Er könnte sich für die Ziele der Regierung einspannen lassen. Und die sind klar: Runter mit den Zinsen.
Wird das funktionieren?
Wer weiß. Trump träumt von einer Reindustrialisierung der USA, er will den Rust Belt wieder glänzen lassen. Das ist auch der Hauptgrund für die Zölle. Die USA investieren zudem gigantische Summen in das Silicon Valley und neue Technologien wie Künstliche Intelligenz. Für all das braucht das Land Geld. Die Regierung weicht bereits die Kapitalanforderungen für Banken auf, während parallel der Schuldenberg wächst. Bleiben die Zinsen hoch, wird das zum Problem. Die Pleiten bei Regionalbanken zeigen, dass es erste Risse im Kapitalmarkt gibt.
Die USA sind der Mittelpunkt des globalen Finanzsystems und der Dollar dessen Leitwährung. Würde es nicht das Vertrauen in das System untergraben, wenn Politiker Zinsen diktieren?
Instrumentalisiert Trump die Fed für seine Zwecke, wird das eine Vertrauenskrise auslösen. Der Dollar wird dann regelrecht abstürzen. Er könnte mittelfristig auf 1,40 Dollar je Euro fallen. Zum Vergleich: Bei Trumps Amtsantritt musste man für einen Euro nur 1,05 Dollar hinlegen. Das wäre also ein Wertverlust des Dollars von fast 40 Prozent.
Und umgekehrt eine massive Aufwertung des Euro. Was würde das für Europa bedeuten?

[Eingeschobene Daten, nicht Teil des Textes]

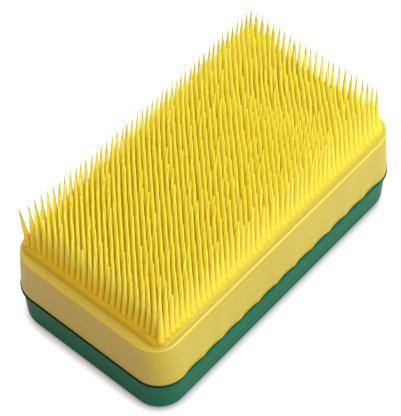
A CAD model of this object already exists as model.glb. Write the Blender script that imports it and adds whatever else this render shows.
import math
import random

import bmesh
import bpy
from mathutils import Matrix, Vector


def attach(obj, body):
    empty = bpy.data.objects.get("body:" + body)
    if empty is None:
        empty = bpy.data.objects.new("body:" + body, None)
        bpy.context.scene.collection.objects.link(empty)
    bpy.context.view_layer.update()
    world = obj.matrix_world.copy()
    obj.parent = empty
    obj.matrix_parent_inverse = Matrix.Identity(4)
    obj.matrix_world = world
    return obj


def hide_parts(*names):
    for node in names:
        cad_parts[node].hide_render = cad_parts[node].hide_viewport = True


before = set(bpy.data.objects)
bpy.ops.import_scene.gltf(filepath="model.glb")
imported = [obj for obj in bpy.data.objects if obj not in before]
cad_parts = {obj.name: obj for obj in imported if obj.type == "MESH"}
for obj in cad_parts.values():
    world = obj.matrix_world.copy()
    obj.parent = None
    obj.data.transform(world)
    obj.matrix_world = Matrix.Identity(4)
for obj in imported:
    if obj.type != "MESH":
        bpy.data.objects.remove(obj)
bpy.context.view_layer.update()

# A vegetable scrub brush lying on its back. A soft bristle pad, moulded in one, is capped over
# a hard moulded back. Sizes are written in millimetres and turned to metres by MM.
# +X runs along the brush, and Z is up from the surface that it lies on.
MM = 0.001

# ---------------------------------------------------------------- sizes of the brush, in mm
RIM_LENGTH, RIM_WIDTH, RIM_RADIUS = 110.0, 58.2, 8.6
FOOT_LENGTH, FOOT_WIDTH, FOOT_RADIUS = 111.0, 61.4, 9.4
FLANGE_TOP = 14.4
RIM_TOP = 31.5
PLATE_UNDERSIDE = 28.9
SKIRT_WALL = 2.0
FIELD_LENGTH, FIELD_WIDTH, FIELD_RADIUS = 103.8, 54.0, 3.0
FIELD_TOP = 32.3
FIELD_SLOPE = 0.35        # the step up to the field leans back by this much
MOUND_INSET, MOUND_HEIGHT = 2.0, 1.6   # the field rises to the roots of its outermost bristles
FOOT_LIFT = 0.35          # the outer edge of the skirt's foot stands this far off the flange

FLUTE_PITCH = 8.3
FLUTE_COUNT = 11
FLUTE_DEPTH = 0.4
FLUTE_RUN_OUT = 1.5       # the flutes end this far below the rim
FLUTE_STEPS = 8           # facets across one flute
SKIRT_CUTS = 7            # level cuts round the outside of the skirt, which the flutes need

FLANGE_LENGTH, FLANGE_WIDTH, FLANGE_RADIUS = 111.5, 61.9, 9.65
FLANGE_THICKNESS = 0.9
NOSE, GROOVE_DEPTH = 0.16, 0.5   # the flange ends in a thin nose, with a groove behind it
WALL_LENGTH, WALL_WIDTH, WALL_RADIUS = 110.3, 60.7, 9.05
BASE_LENGTH, BASE_WIDTH, BASE_RADIUS = 109.9, 59.3, 9.05
PLUG_GAP = 0.2

# rounded edges: how far the rounding reaches from the edge, and the facets across it
BASE_ROUNDING = (2.5, 8)
WALL_ROUNDING = (0.3, 3)
FLANGE_LOW_ROUNDING = (0.2, 3)
FLANGE_HIGH_ROUNDING = (0.12, 3)
FOOT_ROUNDING = (0.3, 3)
RIM_ROUNDING = (0.45, 4)
FIELD_FOOT_ROUNDING = (0.45, 3)
FIELD_EDGE_ROUNDING = (0.4, 3)
CORNER_STEPS = 14         # facets round each upright corner

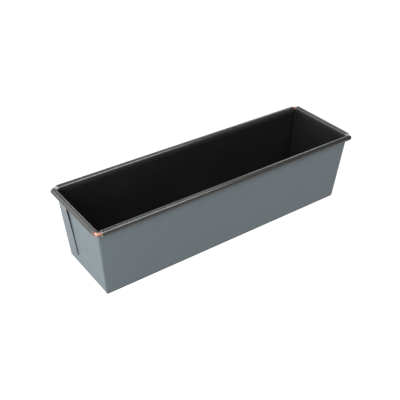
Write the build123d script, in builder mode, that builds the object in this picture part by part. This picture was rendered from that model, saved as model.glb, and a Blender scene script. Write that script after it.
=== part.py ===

Es würde Kapital nach Europa umgeleitet. Mit einem starken Euro würden auch die umfangreichen europäischen Energieimporte günstiger werden. Beides wäre positiv. Gleichzeitig würden sich aber europäische Produkte im Ausland massiv verteuern. Das würde Europas Exportwirtschaft stark treffen, vor allem die deutsche Industrie. Und die ist wegen der Zölle und der Flut chinesischer Billigprodukte schon jetzt in großen Schwierigkeiten.
Europa im Sandwich zwischen China und den USA?
Vielleicht. Das Beste bei einem Sandwich ist aber nicht das Brot auf den Seiten, sondern der Inhalt in der Mitte. Aber Spaß beiseite: Europa muss seinen Binnenmarkt stärken, dort gibt es immer noch zu viele Handelshemmnisse, etwa bei Agrargütern oder in der Textilindustrie. Auch bei der Verteidigung, am Kapitalmarkt oder bei Finanzierungen muss Europa besser kooperieren.
Etwa mit gemeinsamen europäischen Schulden?
Es gibt gute Gründe, warum wir uns in Europa nicht bedingungslos vertrauen. Aber wenn man sieht, wie stark das Vertrauen in unsere bisherigen Partner in den letzten Monaten erodiert ist, sollte man sich genau fragen, ob ein starkes Europa als Gegenpol nicht die bessere Alternative wäre. Hier muss die europäische Politik Kompromisse finden. In einem Umfeld, in dem nationale Befindlichkeiten eine immer größere Rolle spielen, ist das der Wählerschaft aber zugegebenermaßen schwer zu vermitteln.